The enlistment of “practical wisdom” in the service of a limitless devotion to the other is no simple matter. The term that Ophir uses for this demand, the “rational calculus of waste,” highlights the nature of the problem: On the one hand, Ophir subordinates moral action to practical reasoning, to a completely rational method of calculation; on the other hand, he demands from this reasoning “a type of absorption into the other, devotion without limits, an absurd investment, sacrifice and extravagance.”39 But this is to demand far more than the most generous of human conduct. The insistence upon sacrificing all personal interests, in a calculated fashion, on the altar of the “other” (even—perhaps primarily—on behalf of complete strangers), to act rationally in utter selflessness whenever called upon to do so, is something that no reasonable person can be expected to undertake, because it violates human nature, our understanding of rationality, and common sense.

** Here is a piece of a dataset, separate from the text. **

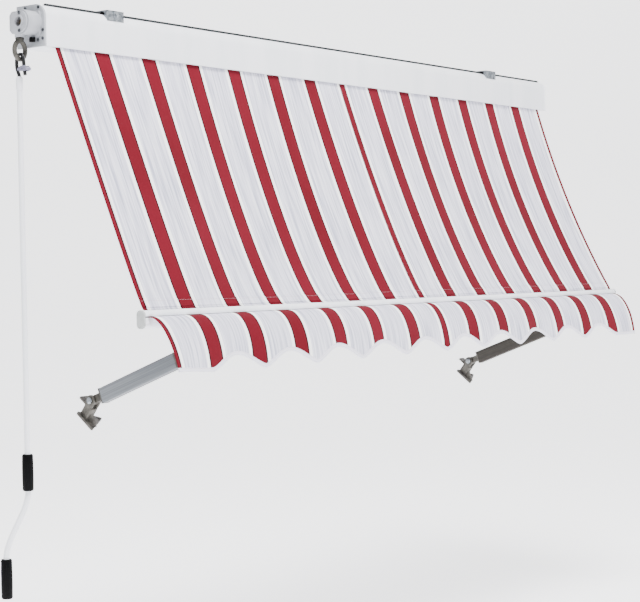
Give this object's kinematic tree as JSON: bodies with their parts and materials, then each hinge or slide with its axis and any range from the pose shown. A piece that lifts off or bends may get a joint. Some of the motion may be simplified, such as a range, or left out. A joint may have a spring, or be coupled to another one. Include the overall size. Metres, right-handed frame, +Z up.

But what makes Ophir’s moral theory not only extremely difficult to implement, but quite impossible, are the conditions he imposes upon anyone seeking to act ethically. The first obstacle lies in his demand to base practical reasoning on the processing of information that cannot be measured, and that originates primarily in the subjective experiences of the other. Without being able to share the actual experiences of the other, without being able to measure them and weigh them in light of different options available, it is pointless to speak of a “rational calculus” of the type Ophir requires. Ophir, who is aware of this difficulty, contends that those evils to which man is supposed to respond—the damage and suffering caused to the other—are actually an objective matter, and can be identified even when the victim is not aware of them. The coal miner who suffers cumulative damage to his lungs, the woman who lives in an oppressive patriarchal society, are the victims of repression and exploitation without their necessarily knowing it. They need “others, who can adopt a paternalistic or missionary stance,” in order to bring about a change in their consciousness and reveal to them the unnecessary evils from which they are suffering.40
Now, it is difficult to deny that people frequently suffer real, objective evils without their knowledge (even if we take issue with one or another of Ophir’s specific examples). The problem, however, is that Ophir simultaneously insists upon the subjectivity of evil, devoting a considerable portion of his massive study to the feelings of damage and suffering as the basis for all moral calculation. Thus, for example, he explains that in order to determine the damage involved in the loss of property, “it does not suffice to determine the occurrence of the transition from presence to absence and from being to not being; it is also necessary to determine the interest of the affected party in what has disappeared and cannot be replaced.”41 The phenomenon of loss cannot be separated from this personal feeling: When someone loses a unique photograph that captures an important moment from his past, the sense of loss corresponds in no way to any measure of the picture’s “objective” value (its market price, for example). His interest in the photograph is completely subjective, and his suffering ensues from the fact that he has lost something of “sentimental value,” the significance of which lies in his private memory. The attempt by someone else to estimate this sense of loss “objectively,” in order to set damages or as part of some other moral calculation, is doomed to failure. The distress of the other always remains beyond my full perception, no matter how empathetic and attentive I may be.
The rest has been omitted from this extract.